The only YARA feature that have not been implemented is the ability to save and load compiled rules, as I am not quite sure what are the use-cases for this feature. Please create an issue with a use-case if this is a feature you would need.

crate feature flags

Enabled by default

  • object: enables the elf, macho, pe, dotnet and dex modules.
  • hash: enables the hash module, as well as the pe.imphash() function if the object feature is also enabled.
  • authenticode: enables the signatures part of the pe module.
  • process: adds the process scanning API.
  • memmap: adds APIs to scan files using memory maps.

Disabled by default

  • profiling: adds computations of statistics during compilation and evaluation.
  • magic: enables the magic module. Adds a dependency on libmagic.
  • cuckoo: enables the cuckoo module.
  • authenticode-verify: enables the pe.signed, pe.signatures[*].verified and pe.signatures[*].countersignatures[*].verified part of the pe module.

authenticode-verify

YARA 4.3 introduced new parsing for the pe.signatures object, and notably the fields pe.is_signed, pe.signatures[*].verified and pe.countersignatures[*].verified. Those fields however causes a few issues:

  • They can be confusing, as they do not indicate whether Windows would actually consider the file as signed, as their is no trust anchor verification.
  • They bring a dependency to OpenSSL to do the signature verification, and any equivalent implementation would imply bringing a lot of dependencies to handle all the different algorithms that can be used in signatures.
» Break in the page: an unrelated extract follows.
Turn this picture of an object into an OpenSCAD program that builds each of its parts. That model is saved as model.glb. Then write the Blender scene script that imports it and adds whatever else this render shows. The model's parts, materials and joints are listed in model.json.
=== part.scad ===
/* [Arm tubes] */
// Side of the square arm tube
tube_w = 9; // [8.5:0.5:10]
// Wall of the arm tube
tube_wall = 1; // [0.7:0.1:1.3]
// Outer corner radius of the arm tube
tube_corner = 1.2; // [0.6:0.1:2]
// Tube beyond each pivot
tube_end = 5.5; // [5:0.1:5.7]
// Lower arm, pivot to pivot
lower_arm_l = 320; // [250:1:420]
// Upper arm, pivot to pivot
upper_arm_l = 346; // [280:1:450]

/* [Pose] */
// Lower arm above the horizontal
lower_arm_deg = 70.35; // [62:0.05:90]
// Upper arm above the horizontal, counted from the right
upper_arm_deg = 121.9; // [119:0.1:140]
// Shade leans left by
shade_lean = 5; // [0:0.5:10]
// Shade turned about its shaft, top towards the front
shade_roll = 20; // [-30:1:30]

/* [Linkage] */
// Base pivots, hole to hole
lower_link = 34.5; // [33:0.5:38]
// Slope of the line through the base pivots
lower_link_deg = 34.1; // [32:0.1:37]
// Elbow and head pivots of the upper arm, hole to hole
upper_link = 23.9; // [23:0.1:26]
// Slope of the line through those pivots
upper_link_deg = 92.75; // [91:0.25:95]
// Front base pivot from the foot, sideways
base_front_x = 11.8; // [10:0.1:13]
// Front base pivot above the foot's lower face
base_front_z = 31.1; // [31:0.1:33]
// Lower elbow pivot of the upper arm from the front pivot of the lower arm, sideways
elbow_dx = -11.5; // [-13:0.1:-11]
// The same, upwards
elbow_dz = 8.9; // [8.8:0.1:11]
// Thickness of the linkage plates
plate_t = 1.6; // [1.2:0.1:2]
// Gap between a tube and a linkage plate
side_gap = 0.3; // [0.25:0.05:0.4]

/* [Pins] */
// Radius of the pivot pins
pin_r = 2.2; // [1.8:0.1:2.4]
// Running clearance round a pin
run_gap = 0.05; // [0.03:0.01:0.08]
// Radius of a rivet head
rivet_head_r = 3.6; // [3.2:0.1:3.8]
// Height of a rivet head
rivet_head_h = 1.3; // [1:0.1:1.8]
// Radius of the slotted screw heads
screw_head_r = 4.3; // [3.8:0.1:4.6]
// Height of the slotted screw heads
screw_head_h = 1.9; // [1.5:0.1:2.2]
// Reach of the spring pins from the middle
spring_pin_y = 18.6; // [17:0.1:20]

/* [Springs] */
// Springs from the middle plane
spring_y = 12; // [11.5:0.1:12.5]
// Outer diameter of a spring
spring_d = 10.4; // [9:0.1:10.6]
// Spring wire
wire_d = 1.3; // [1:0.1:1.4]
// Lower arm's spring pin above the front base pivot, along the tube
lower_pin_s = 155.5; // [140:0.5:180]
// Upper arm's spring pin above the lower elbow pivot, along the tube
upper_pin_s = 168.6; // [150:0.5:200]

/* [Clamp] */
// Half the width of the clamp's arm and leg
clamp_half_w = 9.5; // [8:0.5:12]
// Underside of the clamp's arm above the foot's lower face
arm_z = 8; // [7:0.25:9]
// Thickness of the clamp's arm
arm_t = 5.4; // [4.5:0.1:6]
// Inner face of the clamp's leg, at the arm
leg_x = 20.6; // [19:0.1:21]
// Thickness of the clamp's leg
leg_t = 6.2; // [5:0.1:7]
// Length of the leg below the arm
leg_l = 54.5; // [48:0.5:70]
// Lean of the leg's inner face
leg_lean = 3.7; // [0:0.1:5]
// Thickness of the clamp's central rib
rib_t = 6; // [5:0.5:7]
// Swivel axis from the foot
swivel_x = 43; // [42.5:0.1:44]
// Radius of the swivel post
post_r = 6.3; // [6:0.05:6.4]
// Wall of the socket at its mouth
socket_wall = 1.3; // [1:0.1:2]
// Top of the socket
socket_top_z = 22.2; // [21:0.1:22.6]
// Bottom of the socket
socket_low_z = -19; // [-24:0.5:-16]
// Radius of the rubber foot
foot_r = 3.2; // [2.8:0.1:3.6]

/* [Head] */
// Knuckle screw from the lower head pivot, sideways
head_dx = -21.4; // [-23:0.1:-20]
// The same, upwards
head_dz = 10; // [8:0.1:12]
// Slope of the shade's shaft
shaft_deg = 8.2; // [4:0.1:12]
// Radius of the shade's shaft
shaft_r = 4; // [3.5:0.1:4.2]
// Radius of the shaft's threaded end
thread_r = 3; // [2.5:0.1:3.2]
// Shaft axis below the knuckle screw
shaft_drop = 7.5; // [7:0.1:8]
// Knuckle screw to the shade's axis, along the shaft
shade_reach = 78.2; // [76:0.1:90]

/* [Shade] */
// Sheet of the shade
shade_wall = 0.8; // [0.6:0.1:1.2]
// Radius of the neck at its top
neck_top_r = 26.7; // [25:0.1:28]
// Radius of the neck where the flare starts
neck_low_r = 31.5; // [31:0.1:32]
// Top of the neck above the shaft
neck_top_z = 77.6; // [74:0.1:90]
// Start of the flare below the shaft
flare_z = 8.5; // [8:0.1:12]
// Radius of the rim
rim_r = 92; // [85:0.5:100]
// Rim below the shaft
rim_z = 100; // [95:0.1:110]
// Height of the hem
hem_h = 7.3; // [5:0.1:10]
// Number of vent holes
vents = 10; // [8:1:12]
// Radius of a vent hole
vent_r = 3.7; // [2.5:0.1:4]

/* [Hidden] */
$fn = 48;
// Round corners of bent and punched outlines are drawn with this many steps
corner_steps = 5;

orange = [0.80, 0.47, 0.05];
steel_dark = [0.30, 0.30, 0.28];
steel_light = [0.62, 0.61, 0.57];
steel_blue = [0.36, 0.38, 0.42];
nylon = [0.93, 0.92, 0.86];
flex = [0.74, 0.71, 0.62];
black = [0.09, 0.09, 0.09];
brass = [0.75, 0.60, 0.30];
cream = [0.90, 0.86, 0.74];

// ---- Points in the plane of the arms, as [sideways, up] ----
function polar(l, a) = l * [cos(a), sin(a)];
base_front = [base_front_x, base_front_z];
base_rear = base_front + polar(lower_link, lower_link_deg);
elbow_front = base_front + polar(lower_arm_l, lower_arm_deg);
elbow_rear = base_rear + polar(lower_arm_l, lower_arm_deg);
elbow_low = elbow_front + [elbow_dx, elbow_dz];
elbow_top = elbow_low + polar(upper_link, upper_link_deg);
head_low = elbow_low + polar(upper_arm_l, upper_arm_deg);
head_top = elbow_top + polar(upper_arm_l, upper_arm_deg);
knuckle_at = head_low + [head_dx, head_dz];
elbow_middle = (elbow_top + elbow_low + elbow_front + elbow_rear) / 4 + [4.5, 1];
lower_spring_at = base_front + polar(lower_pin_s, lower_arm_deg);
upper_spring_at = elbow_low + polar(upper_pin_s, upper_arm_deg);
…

I'm unsure what the use-case for those fields are, so they are not implemented by default. To be able to use them, there are two possibilities:

  • the authenticode-verify feature can be enabled to get them back, but the implementation is best effort. It does not depend on OpenSSL but uses rust cryptos crates, so not all algorithms are implemented, and some checks might be missing.
  • on Windows, WinVerifyTrust can be called and the result provided as an external symbol. A feature can be implemented to make this available as pe.is_signed instead of an external symbol, but I would like to judge interest in this before implementing it. The benefit here, is that the value truly reflects whether the file is considered as signed or not by Windows.

If you need to use those fields and those solutions are not sufficient, please open an issue.